У кадет не было своей собственной воли; они жили и действовали по приказанию и команде своего начальства. А начальства у него, в особенности в неранжированных третьей и второй ротах, было немало. В этих ротах, кроме ротного командира, его помощника, дежурных офицеров, имели право оставлять без сбитня, обеда и ужина, класть на доски, ставить в угол и даже на колени, драть за уши и давать затрещины фельдфебель и отделенный унтер-офицер. Новичкам же и «плаксам» доставалось еще несравненно более от так называемых «старых» кадет, которые старались выказывать над ними своего рода власть и вымещать злобу. Пожалуй, в поступках таких кадет и проявлялась воля, но за то, что они осмеливались своевольничать, наказывались, а иной раз даже очень строго.
К категории «старых» кадет принадлежали лентяи, отъявленные шалуны и коноводы всех побоищ и скандалов. «Старый» кадет носил особый отпечаток и своими манерами, походкой и неряшеством бросался в глаза каждому постороннему наблюдателю. Вот наружный очерк старого кадета: ноги колесом или кривые; куртка и брюки запачканные, а иной раз и разорванные, притом у первой крючки на воротнике и несколько пуговиц по борту не застегнутые, сапоги нечищеные, волосы взъерошенные, руки исцарапанные с грязными ногтями, кулаки сжатые, физиономия мрачная, а иной раз и подбитая, разговор грубо отрывистый, голос басистый.
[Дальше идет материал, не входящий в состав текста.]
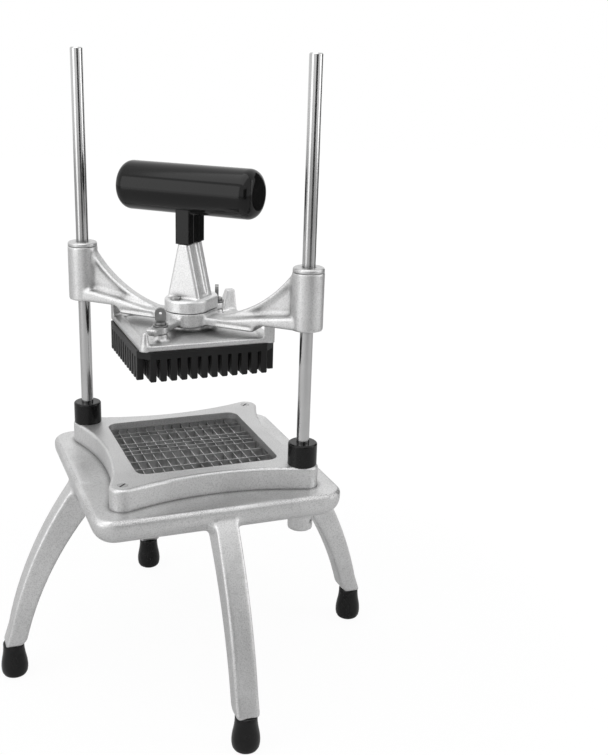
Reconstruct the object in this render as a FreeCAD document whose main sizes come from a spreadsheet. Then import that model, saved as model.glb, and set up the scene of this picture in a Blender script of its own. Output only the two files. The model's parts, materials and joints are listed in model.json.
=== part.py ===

За исключением гренадерской роты, как долженствовавшей состоять если не из самых прилежных, то нравственных кадет, каждая рота имела своих «старых» кадет, бывших на счету у начальства. Само собой разумеется, что меньшинство «старых» кадет находилось в неранжированной роте; наоборот же, первая рота по преимуществу состояла из таких кадет. Притом громадная разница была между теми и другими. «Старые» кадеты младших рот еще не могли считаться закоснелыми, испорченными отроками; шалости и проступки их не были так грубы и предосудительны, как проступки перворотцев.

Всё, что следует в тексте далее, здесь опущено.